== What to do ==
Copy out the line that contains "strapLapShare / 10, () => 0);", the line that contains "# creases, tape", and every line between them, exactly, and nothing else.

== Given information ==
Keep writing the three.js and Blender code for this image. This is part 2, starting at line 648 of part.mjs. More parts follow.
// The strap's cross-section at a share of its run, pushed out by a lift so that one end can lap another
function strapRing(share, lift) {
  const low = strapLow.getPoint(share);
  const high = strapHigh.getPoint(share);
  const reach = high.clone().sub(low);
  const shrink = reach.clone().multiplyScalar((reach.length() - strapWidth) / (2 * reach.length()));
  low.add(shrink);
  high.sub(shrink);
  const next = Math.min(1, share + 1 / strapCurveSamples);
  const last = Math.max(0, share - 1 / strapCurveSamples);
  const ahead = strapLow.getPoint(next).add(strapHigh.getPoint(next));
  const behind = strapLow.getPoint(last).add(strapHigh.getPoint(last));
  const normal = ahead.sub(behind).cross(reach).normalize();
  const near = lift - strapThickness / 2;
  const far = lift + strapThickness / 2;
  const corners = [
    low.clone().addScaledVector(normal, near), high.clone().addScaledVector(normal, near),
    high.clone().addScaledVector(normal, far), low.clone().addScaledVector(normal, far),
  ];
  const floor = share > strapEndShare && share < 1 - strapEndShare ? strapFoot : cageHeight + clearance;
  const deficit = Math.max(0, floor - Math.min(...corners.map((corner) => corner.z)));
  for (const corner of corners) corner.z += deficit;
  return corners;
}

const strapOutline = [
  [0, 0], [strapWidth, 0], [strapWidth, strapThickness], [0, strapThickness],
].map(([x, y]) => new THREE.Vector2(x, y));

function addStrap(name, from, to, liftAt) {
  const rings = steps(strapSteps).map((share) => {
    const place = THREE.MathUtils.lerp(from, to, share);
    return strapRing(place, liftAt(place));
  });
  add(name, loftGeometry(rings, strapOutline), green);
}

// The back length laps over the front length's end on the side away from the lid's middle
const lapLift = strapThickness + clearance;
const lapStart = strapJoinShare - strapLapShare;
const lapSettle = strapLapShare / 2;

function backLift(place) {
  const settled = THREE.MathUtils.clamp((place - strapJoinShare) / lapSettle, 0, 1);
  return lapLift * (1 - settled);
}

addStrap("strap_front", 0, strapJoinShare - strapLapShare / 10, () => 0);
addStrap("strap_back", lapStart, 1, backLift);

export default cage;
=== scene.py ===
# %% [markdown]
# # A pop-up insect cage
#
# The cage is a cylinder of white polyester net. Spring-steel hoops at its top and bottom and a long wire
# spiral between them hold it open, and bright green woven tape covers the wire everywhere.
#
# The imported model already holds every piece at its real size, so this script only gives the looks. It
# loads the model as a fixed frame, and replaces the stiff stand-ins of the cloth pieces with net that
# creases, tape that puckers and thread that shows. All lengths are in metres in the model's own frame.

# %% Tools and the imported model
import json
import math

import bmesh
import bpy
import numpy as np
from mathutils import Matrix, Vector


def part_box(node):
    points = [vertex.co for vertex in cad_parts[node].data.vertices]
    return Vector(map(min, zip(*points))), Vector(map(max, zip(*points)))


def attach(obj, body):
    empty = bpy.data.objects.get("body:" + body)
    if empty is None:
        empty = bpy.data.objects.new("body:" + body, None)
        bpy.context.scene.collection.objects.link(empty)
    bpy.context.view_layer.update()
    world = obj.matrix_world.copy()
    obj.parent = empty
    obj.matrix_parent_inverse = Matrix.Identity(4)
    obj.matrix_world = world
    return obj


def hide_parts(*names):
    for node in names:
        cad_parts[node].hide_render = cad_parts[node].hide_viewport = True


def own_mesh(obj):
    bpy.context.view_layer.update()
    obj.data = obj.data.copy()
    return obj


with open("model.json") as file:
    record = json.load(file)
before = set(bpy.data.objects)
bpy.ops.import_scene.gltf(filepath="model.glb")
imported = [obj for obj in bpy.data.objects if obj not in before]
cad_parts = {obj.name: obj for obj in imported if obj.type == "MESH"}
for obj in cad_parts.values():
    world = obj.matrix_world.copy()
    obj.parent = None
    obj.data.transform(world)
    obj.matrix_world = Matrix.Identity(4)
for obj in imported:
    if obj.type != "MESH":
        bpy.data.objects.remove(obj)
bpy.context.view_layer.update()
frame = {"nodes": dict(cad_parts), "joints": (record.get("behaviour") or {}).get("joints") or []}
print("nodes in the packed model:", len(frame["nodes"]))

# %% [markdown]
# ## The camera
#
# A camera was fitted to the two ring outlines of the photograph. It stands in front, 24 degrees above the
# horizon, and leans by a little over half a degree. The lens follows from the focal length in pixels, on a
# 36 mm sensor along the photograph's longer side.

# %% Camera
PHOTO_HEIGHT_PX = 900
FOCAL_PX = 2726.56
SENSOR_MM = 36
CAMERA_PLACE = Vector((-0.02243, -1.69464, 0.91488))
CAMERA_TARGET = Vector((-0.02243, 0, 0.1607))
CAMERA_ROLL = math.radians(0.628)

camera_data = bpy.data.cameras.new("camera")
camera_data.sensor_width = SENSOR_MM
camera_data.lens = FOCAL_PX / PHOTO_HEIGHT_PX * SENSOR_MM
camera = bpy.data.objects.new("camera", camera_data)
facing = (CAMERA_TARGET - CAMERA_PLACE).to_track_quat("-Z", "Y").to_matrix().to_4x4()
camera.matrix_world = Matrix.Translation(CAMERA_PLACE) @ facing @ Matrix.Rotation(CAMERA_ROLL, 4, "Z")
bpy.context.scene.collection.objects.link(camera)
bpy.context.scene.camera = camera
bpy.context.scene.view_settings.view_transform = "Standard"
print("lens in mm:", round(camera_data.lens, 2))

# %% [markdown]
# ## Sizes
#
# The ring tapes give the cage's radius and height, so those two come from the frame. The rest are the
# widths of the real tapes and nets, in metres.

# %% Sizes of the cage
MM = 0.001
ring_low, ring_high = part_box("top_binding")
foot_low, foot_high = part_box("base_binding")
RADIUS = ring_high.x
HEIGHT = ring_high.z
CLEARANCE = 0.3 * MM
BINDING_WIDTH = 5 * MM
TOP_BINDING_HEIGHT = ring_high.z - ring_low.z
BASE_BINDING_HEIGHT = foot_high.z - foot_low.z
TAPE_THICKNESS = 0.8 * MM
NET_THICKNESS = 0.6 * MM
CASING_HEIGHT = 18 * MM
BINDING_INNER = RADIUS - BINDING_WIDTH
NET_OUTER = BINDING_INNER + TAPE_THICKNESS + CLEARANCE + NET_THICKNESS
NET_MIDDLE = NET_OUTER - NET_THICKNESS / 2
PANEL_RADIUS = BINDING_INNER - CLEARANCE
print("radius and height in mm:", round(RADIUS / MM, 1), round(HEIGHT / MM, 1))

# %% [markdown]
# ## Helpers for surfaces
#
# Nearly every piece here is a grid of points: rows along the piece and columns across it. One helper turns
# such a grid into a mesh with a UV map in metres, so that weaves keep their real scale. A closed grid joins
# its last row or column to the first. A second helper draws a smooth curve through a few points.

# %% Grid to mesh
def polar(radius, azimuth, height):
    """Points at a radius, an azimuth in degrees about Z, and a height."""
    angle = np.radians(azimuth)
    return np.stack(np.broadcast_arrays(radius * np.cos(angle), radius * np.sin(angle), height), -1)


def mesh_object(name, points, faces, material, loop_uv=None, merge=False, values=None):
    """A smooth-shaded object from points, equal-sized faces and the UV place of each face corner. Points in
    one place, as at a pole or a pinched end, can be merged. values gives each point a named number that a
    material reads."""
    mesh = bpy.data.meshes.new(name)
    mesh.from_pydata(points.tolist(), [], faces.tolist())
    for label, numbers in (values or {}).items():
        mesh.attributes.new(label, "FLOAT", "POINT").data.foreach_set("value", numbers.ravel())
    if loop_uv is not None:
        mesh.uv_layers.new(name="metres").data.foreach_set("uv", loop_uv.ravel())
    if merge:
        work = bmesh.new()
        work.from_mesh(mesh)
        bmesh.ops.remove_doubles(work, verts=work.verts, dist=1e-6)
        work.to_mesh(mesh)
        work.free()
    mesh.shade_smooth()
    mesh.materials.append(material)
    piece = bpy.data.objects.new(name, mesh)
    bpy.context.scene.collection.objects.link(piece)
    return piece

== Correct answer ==
addStrap("strap_front", 0, strapJoinShare - strapLapShare / 10, () => 0);
addStrap("strap_back", lapStart, 1, backLift);

export default cage;
=== scene.py ===
# %% [markdown]
# # A pop-up insect cage
#
# The cage is a cylinder of white polyester net. Spring-steel hoops at its top and bottom and a long wire
# spiral between them hold it open, and bright green woven tape covers the wire everywhere.
#
# The imported model already holds every piece at its real size, so this script only gives the looks. It
# loads the model as a fixed frame, and replaces the stiff stand-ins of the cloth pieces with net that
# creases, tape that puckers and thread that shows. All lengths are in metres in the model's own frame.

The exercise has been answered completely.